Steps lead down into the small kitchen garden, with circular summer house, raised beds and a yew hedge grown in a hurdle raised space. Blue painted bamboo canes are used as support for sweet peas and climbing beans.
Double rose border
Fifteen Rosa mundi (syn. R. gallica versicolor ) planted on either side of paved stone path are underplanted with Muscari armeniacum, Alchemilla mollis, Tulipa ‘Ballerina’ and T. ‘Queen of Night’ and dahlias for autumn. Down either side, structure planting of clipped Rhamnus argenteovariagata may need replacing as dislikes the competition from the roses.

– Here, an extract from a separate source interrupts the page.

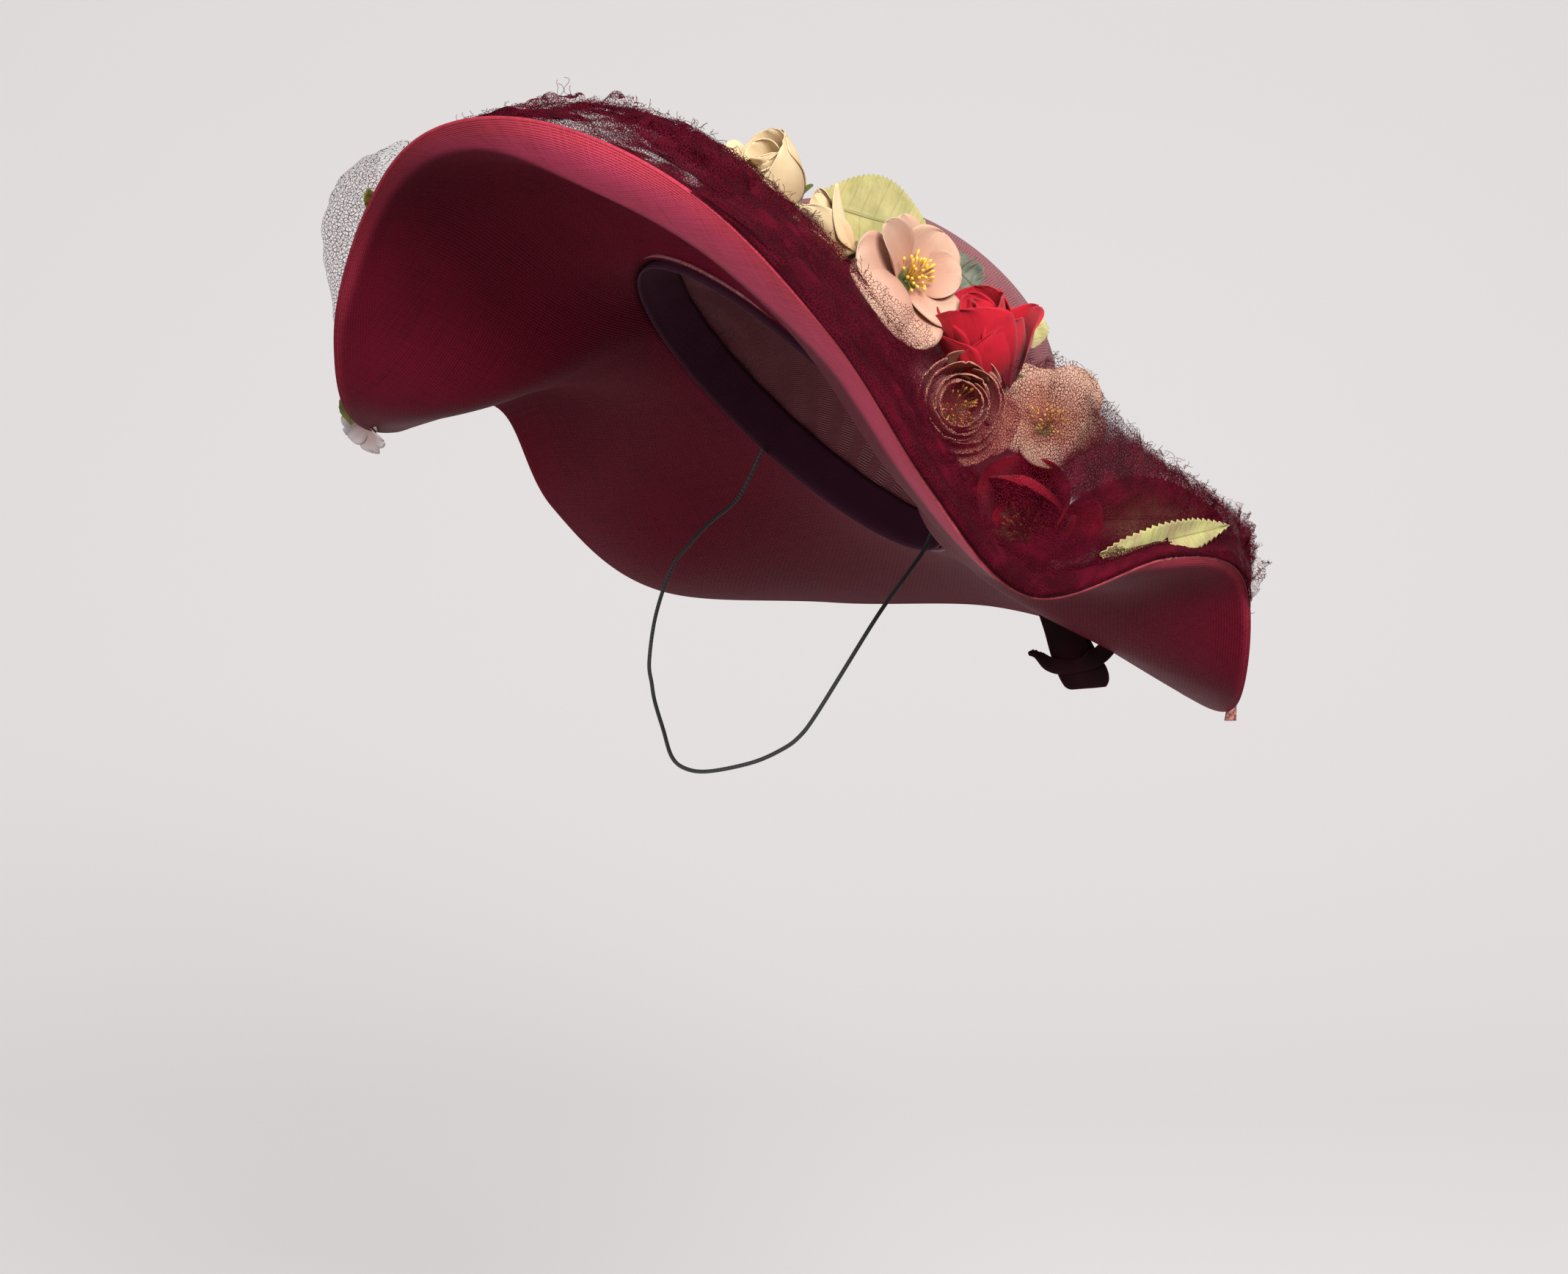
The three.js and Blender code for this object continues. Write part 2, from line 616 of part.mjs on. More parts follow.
const group = new THREE.Group();
const hat = new THREE.Group();
hat.rotation.set(radians(-tiltBack), radians(tiltSide), 0, 'XYZ');
group.add(hat);

function addPiece(parent, name, geometry, finish) {
  geometry.computeVertexNormals();
  const mesh = new THREE.Mesh(geometry, finish);
  mesh.name = name;
  parent.add(mesh);
}

const plug = crownPlug();
const brimOverrun = 0.006;
const brimMargin = 0.1;
const hullGap = seatGap + 0.2;
const thickBrim = solidOf(brimWall(strawThick + 2 * seatGap + brimMargin, brimOverrun));
addPiece(hat, 'crown', crownWall(), crownStraw);
addPiece(hat, 'brim', geometryOf(largest(solidOf(brimWall(strawThick)).subtract(plug))), straw);
addPiece(hat, 'head_ribbon', headRibbonWall(), velvet);

// Each piece of the trimming is cut back from the hat and from the pieces before it.
const hulls = [];
const cutClear = (solid) =>
  largest(hulls.reduce((rest, hull) => rest.subtract(hull), solid.subtract(plug).subtract(thickBrim)));

function addTrimming(name, shape, from, middle) {
  let solid = cutClear(shape);
  if (middle) solid = largest(solid.subtract(clearanceHull(geometryOf(middle), seatGap)));
  const own = [clearanceHull(geometryOf(solid), hullGap)];
  if (stemmed.includes(name)) {
    let rod = cutClear(stemSolid(from));
    if (middle) rod = largest(rod.subtract(clearanceHull(geometryOf(middle), seatGap)));
    own.push(clearanceHull(geometryOf(rod), hullGap));
    solid = largest(solid.add(rod));
  }
  hulls.push(...own);
  addPiece(hat, name, geometryOf(solid), material(clothColors[name], 0.8));
}

for (const flower of flowers) {
  const entry = stamens.find((bunch) => bunch.flower === flower.name);
  const bunch = entry && stamenSolid(entry);
  if (entry) addPiece(hat, entry.name, geometryOf(bunch), material(0xc9a548, 0.7));
  const base = new THREE.Vector3().setFromMatrixPosition(flowerPlace(flower));
  addTrimming(flower.name, flowerSolid(flower), base, bunch);
}
for (const entry of leaves) {
  const root = new THREE.Vector3(...entry.root);
  const inLeaf = root.lerp(new THREE.Vector3(...entry.tip), stem.atLeaf);
  addTrimming(entry.name, solidOf(leafSheet(entry)), inLeaf);
}

addPiece(hat, 'net_band', geometryOf(cutClear(solidOf(netSheet(netBandSections, netBand)))), netting);
addPiece(hat, 'net_puff', geometryOf(cutClear(solidOf(netSheet(netPuffSections, netPuff)))), netting);

hat.updateMatrixWorld();
const brimInPlace = thickBrim.transform(hat.matrixWorld.elements);
for (const piece of bowPieces) {
  const solid = largest(solidOf(bowSheet(piece)).subtract(brimInPlace));
  addPiece(group, piece.name, geometryOf(solid), velvet);
}
addPiece(group, 'chin_elastic', elasticTube(), rubber);

export default group;
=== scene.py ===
import json
import math
import bpy
import numpy as np
from mathutils import Matrix, Vector

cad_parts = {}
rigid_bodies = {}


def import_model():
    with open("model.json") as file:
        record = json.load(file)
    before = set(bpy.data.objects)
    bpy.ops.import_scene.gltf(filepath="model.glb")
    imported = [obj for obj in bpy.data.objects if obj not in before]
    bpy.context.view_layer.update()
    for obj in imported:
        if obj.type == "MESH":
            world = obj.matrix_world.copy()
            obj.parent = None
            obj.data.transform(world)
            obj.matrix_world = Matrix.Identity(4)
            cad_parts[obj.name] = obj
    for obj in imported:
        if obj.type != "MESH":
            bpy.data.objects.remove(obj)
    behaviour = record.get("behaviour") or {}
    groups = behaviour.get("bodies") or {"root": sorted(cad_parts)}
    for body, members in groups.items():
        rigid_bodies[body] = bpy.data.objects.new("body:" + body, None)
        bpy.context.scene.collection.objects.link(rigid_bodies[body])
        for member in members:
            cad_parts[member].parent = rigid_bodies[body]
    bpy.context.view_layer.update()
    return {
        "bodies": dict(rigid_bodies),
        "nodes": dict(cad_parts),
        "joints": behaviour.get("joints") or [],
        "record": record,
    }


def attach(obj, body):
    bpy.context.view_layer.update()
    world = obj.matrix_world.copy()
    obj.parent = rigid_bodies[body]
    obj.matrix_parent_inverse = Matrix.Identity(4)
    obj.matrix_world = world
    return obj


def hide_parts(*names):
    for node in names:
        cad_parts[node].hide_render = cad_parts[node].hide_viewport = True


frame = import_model()
print("frame loaded:", len(frame["nodes"]), "nodes")

# Millimetres are used for shapes and turned to metres as each mesh is made.
toMetres = 0.001

# The hat is worn tilted back; its own frame has the brim level and +Z up the crown.
hatPose = {"tiltBack": 47, "tiltSide": 3.5}
hatTurn = np.array(
    Matrix.Rotation(math.radians(-hatPose["tiltBack"]), 3, "X")
    @ Matrix.Rotation(math.radians(hatPose["tiltSide"]), 3, "Y")
)


def fromHat(points):
    return np.asarray(points, float) @ hatTurn.T


# Camera
camera = {
    "place": (1.2424, -0.9594, 0.2946), "azimuth": 52.5, "pitch": 14.2, "lens": 84.6, "sensor": 36,
}
picture = {"wide": 2137, "high": 1736}
azimuth, pitch = math.radians(camera["azimuth"]), math.radians(camera["pitch"])
lookAlong = np.array([
    -math.sin(azimuth) * math.cos(pitch),
    math.cos(azimuth) * math.cos(pitch),
    -math.sin(pitch),
])
lookRight = np.array([math.cos(azimuth), math.sin(azimuth), 0.0])
lookUp = np.cross(lookRight, lookAlong)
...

Leads into the view of the fields behind but as the grasses grow so fast, needs thinning out by digging and splitting up the grasses every 3 years. Echinaceas and Rudbeckias are soon squeezed out, but the grasses hold their shape well into late winter.
Red flowered border
Inspired by the reddish tones of the brick wall behind, this border comes into its own in summer. On the wall, Rosa ‘Lady Hillingdon’ and Hedera ‘Sulphur Heart’. Shrubs include Sambucus ‘Black Beauty’, Rosa ‘Buff Beauty’, Physocarpus ‘Diablo’, perennials Bergenia x Eric Smith, Heuchera ‘Plum Pudding’, Crocosmia ‘Lucifer’ with tulips for late spring and Ricinus and other half hardies for summer.
Border running down to guest cottage
Punctuated by clipped Hebe vernicosa, the space between each is filled with wild primulas, cowslips, Hellebores, Hemerocallis, Euphorbia, Geranium ‘Bill Wallis’ and random bulbs left over from previous seasons pots.
A walk round the garden takes just under an hour but there is plenty of seasonal interest and many rare plants for keen plants people.